_PROMPT_
Return the lines where the word "bodies" occurs.

* * * *

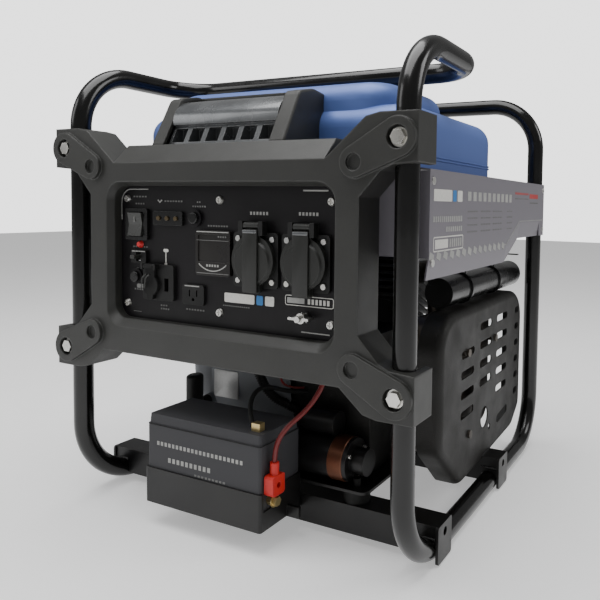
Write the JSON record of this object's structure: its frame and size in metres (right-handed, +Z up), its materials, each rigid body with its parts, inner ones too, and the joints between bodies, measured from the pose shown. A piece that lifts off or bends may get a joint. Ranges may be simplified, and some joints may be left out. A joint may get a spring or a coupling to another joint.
{
  "type": "portable generator",
  "caption": "Open-frame portable inverter generator: tube frame, control panel with sockets, battery, fuel tank, engine, muffler behind a slotted heat shield.",
  "frame": {"origin": "on the floor, under the centre of the whole generator's bounding box", "axes": "+Z up, the control panel faces -Y, the muffler and heat shield are on +X, the pull start on -X"},
  "size_m": [0.452, 0.4606, 0.507],
  "materials": {
    "frame_paint": "gloss black enamel on steel tube",
    "sheet_paint": "satin black paint on pressed steel",
    "rubber": "black moulded rubber",
    "zinc": "zinc plated fasteners",
    "battery_case": "textured black case",
    "red_rubber": "soft red boot and insulation",
    "black_wire": "black insulation",
    "olive_plastic": "textured dark olive grey moulding",
    "panel_black": "satin black printed plate",
    "matte_black": "matt black moulding",
    "gloss_black": "gloss black moulding",
    "red_lens": "red lens",
    "white_plastic": "off-white lever",
    "led_lens": "clear domes",
    "brass": "brass stud",
    "silver_plastic": "silver painted moulding",
    "tank_blue": "gloss deep blue paint",
    "grey_sheet": "satin grey paint on sheet steel",
    "cast_aluminium": "as cast",
    "ceramic": "glazed insulator",
    "steel": "ground steel",
    "iron": "cast iron rotor",
    "shroud_grey": "dark grey moulding",
    "starter_paint": "dark painted drum",
    "exhaust_steel": "heat-dulled steel",
    "shield_paint": "matt grey-brown heat paint"
  },
  "bodies": {
    "frame": {"front_hoop": "frame_paint", "rear_hoop": "frame_paint", "front_channel": "sheet_paint", "rear_channel": "sheet_paint", "rubber_mounts": "rubber", "engine_cradle": "sheet_paint", "corner_bolts": "zinc", "battery": "battery_case", "battery_tray": "sheet_paint", "battery_lugs": "zinc", "positive_boot": "red_rubber", "positive_lead": "red_rubber", "negative_lead": "black_wire", "panel_frame": "olive_plastic", "control_panel": "panel_black", "panel_screws": "zinc", "socket_left": "matte_black", "socket_right": "matte_black", "socket_screws": "zinc", "small_socket": "matte_black", "dc_outlet": "matte_black", "switch_housing": "matte_black", "pilot_lamp": "red_lens", "breaker_body": "matte_black", "indicator_block": "gloss_black", "indicator_leds": "led_lens", "voltmeter": "gloss_black", "ground_stud": "brass", "top_cowl": "olive_plastic", "vent_drum": "silver_plastic", "fuel_tank": "tank_blue", "side_panel_right": "grey_sheet", "side_panel_left": "grey_sheet", "inverter_module": "cast_aluminium", "engine_block": "cast_aluminium", "cylinder_head": "cast_aluminium", "valve_cover": "sheet_paint", "spark_plug": "ceramic", "stator": "steel", "fan_shroud": "shroud_grey", "recoil_cover": "shroud_grey", "starter_motor": "starter_paint", "carburetor": "cast_aluminium", "air_cleaner": "matte_black", "muffler": "exhaust_steel", "heat_shield": "shield_paint", "evap_canister": "matte_black"},
    "rocker": {"start_rocker": "gloss_black"},
    "breaker_lever": {"breaker_toggle": "white_plastic"},
    "reset_stem": {"reset_button": "matte_black"},
    "dc_reset_stem": {"dc_reset_button": "matte_black"},
    "left_lid": {"lid_left": "gloss_black"},
    "right_lid": {"lid_right": "gloss_black"},
    "dc_flap": {"dc_cap": "matte_black"},
    "ground_nut": {"wing_nut": "brass"},
    "tank_cap": {"fuel_cap": "matte_black"},
    "rotor": {"crankshaft": "steel", "flywheel_rotor": "iron"},
    "pulley": {"recoil_pulley": "matte_black"},
    "grip": {"recoil_grip": "matte_black"}
  },
  "joints": [
    {"name": "start_rock", "type": "hinge", "parent": "frame", "child": "rocker", "pos_m": [-0.1155, -0.20875, 0.3225], "axis": [1, 0, 0], "range_deg": [-8, 8]},
    {"name": "breaker_flip", "type": "hinge", "parent": "frame", "child": "breaker_lever", "pos_m": [-0.1125, -0.20975, 0.2876], "axis": [1, 0, 0], "range_deg": [-14, 14]},
    {"name": "reset_press", "type": "slide", "parent": "frame", "child": "reset_stem", "axis": [0, 1, 0], "range_m": [0, 0.003], "stiffness_N_per_m": 400},
    {"name": "dc_reset_press", "type": "slide", "parent": "frame", "child": "dc_reset_stem", "axis": [0, 1, 0], "range_m": [0, 0.003], "stiffness_N_per_m": 400},
    {"name": "left_lid_lift", "type": "hinge", "parent": "frame", "child": "left_lid", "pos_m": [0.047, -0.21725, 0.326], "axis": [-1, 0, 0], "range_deg": [0, 110], "stiffness_Nm_per_rad": 0.01, "springref_deg": -34.38},
    {"name": "right_lid_lift", "type": "hinge", "parent": "frame", "child": "right_lid", "pos_m": [0.1057, -0.21725, 0.326], "axis": [-1, 0, 0], "range_deg": [0, 110], "stiffness_Nm_per_rad": 0.01, "springref_deg": -34.38},
    {"name": "dc_cap_lift", "type": "hinge", "parent": "frame", "child": "dc_flap", "pos_m": [-0.091, -0.21675, 0.2782], "axis": [-1, 0, 0], "range_deg": [0, 110]},
    {"name": "ground_nut_spin", "type": "hinge", "parent": "frame", "child": "ground_nut", "pos_m": [0.1045, -0.21575, 0.2406], "axis": [0, 1, 0], "continuous": true},
    {"name": "cap_turn", "type": "hinge", "parent": "frame", "child": "tank_cap", "pos_m": [0.06, 0.06225, 0.46], "axis": [0, 0, 1], "range_deg": [0, 90]},
    {"name": "crank_spin", "type": "hinge", "parent": "frame", "child": "rotor", "pos_m": [0, -0.034, 0.141], "axis": [1, 0, 0], "continuous": true},
    {"name": "pull_start", "type": "slide", "parent": "frame", "child": "grip", "axis": [0, -1, 0], "range_m": [0, 0.6], "stiffness_N_per_m": 20, "springref_m": -0.3},
    {"name": "pulley_turn", "type": "hinge", "parent": "frame", "child": "pulley", "pos_m": [-0.113, -0.034, 0.141], "axis": [1, 0, 0], "range_deg": [0, 860]}
  ],
  "couplings": [
    {"joint": "pulley_turn", "follows": "pull_start", "rad_per_m": 25}
  ]
}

* * * *

_WORKED SOLUTION_
Write the JSON record of this object's structure: its frame and size in metres (right-handed, +Z up), its materials, each rigid body with its parts, inner ones too, and the joints between bodies, measured from the pose shown. A piece that lifts off or bends may get a joint. Ranges may be simplified, and some joints may be left out. A joint may get a spring or a coupling to another joint.
  "bodies": {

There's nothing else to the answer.